■ **What is required**
From the top of the records below, return each line exactly, ending with the line that contains "return (found[:-1], stations[:-1])".

Extracted records
+ + + + + + +
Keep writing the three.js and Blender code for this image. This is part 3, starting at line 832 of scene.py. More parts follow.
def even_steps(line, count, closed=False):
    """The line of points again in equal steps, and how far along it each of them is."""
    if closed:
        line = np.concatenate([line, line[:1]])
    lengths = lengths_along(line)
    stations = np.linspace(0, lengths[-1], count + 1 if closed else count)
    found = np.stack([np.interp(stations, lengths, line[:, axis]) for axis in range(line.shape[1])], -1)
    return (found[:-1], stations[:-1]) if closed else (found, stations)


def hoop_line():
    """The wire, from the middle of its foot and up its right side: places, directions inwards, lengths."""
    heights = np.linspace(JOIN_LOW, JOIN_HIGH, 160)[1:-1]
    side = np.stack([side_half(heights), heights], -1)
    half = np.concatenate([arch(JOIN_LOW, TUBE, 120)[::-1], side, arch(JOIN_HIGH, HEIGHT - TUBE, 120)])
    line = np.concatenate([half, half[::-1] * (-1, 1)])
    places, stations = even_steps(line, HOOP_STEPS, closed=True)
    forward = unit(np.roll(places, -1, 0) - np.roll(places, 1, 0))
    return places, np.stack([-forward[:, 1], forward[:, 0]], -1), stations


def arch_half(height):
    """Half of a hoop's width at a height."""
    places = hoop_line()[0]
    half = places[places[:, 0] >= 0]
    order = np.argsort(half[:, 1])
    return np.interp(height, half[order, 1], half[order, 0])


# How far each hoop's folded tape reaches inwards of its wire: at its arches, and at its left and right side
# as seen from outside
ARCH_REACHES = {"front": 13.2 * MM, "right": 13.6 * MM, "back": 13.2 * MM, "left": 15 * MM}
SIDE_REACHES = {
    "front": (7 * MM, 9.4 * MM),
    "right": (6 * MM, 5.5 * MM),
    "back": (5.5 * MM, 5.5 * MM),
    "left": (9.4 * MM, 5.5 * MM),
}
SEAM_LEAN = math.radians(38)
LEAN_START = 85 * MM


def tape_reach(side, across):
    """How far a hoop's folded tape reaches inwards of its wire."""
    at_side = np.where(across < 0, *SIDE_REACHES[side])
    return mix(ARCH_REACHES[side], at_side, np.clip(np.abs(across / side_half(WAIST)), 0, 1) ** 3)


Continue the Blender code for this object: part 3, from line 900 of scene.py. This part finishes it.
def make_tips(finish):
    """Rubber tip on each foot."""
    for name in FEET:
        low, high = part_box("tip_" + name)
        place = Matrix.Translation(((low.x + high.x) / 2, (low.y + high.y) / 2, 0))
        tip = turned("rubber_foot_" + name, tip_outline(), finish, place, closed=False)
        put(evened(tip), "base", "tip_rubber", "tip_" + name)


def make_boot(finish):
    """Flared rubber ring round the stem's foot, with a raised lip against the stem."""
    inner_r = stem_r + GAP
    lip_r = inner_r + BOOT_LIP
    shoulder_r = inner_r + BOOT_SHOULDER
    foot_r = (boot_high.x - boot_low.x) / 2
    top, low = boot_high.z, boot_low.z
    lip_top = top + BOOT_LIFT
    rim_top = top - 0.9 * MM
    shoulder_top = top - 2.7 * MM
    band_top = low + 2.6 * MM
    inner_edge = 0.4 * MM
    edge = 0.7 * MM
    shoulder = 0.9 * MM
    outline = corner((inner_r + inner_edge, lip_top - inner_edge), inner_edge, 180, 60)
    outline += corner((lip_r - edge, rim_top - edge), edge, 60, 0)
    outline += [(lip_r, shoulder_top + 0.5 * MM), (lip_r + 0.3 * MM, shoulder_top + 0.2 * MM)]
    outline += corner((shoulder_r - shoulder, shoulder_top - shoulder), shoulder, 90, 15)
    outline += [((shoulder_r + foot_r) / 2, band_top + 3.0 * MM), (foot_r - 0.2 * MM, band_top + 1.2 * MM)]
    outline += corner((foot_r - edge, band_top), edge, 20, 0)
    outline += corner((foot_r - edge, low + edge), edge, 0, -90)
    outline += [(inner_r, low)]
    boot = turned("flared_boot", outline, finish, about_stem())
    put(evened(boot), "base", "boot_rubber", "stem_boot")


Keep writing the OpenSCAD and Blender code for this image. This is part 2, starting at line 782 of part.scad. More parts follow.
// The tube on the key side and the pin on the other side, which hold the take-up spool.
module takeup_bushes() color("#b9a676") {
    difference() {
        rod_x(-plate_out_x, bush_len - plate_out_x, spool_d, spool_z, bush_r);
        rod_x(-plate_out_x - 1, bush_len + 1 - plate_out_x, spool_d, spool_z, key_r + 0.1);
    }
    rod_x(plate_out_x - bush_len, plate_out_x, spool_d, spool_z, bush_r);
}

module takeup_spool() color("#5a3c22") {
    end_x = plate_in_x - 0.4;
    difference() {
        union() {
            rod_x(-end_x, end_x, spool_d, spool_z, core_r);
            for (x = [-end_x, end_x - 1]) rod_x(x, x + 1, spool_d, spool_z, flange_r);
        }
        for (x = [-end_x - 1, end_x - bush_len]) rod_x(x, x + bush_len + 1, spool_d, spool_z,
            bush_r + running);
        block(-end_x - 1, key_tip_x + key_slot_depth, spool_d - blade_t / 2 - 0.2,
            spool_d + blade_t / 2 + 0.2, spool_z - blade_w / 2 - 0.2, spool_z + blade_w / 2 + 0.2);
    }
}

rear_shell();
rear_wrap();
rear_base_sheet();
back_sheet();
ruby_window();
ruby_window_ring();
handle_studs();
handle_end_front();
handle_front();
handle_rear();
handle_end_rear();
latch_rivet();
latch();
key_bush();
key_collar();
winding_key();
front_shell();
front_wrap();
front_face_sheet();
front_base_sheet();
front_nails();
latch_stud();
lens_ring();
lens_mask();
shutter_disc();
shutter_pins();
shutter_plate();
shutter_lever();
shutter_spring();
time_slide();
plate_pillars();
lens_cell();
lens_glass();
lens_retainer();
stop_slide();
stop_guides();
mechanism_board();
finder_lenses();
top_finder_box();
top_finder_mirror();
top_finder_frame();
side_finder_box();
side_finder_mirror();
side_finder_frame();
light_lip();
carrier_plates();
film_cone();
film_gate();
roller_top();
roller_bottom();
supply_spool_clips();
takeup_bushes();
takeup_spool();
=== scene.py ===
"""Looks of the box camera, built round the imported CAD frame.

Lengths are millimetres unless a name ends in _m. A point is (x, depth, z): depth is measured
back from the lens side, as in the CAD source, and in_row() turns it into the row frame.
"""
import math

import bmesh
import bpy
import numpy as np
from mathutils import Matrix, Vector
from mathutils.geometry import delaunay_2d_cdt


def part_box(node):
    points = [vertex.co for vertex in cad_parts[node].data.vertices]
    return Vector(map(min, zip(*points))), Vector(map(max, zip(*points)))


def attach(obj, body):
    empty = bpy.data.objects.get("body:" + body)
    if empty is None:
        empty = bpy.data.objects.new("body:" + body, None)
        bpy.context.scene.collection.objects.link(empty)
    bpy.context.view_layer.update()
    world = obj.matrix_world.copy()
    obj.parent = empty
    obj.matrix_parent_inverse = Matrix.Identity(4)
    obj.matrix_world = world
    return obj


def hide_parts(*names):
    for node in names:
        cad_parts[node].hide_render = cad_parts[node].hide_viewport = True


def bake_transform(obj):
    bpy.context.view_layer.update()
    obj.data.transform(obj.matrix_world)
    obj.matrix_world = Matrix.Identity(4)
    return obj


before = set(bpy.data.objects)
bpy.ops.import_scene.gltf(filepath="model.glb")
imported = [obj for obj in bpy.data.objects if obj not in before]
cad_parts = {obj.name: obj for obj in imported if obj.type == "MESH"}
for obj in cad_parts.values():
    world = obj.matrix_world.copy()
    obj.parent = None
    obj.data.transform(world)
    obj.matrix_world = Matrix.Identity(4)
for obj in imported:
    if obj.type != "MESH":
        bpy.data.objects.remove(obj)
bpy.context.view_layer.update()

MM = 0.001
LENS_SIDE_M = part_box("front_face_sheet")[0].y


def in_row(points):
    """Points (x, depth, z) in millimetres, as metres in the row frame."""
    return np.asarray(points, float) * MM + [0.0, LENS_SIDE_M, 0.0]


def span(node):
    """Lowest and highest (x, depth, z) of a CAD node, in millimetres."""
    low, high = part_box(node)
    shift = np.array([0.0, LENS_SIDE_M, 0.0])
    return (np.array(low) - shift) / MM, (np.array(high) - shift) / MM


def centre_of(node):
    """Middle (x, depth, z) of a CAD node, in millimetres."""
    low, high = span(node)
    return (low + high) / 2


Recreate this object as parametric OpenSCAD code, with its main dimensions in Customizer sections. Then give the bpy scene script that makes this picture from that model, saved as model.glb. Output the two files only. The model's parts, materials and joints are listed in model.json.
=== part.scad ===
+ + + + + + +
■ **Complete output**
Keep writing the three.js and Blender code for this image. This is part 3, starting at line 832 of scene.py. More parts follow.
def even_steps(line, count, closed=False):
    """The line of points again in equal steps, and how far along it each of them is."""
    if closed:
        line = np.concatenate([line, line[:1]])
    lengths = lengths_along(line)
    stations = np.linspace(0, lengths[-1], count + 1 if closed else count)
    found = np.stack([np.interp(stations, lengths, line[:, axis]) for axis in range(line.shape[1])], -1)
    return (found[:-1], stations[:-1]) if closed else (found, stations)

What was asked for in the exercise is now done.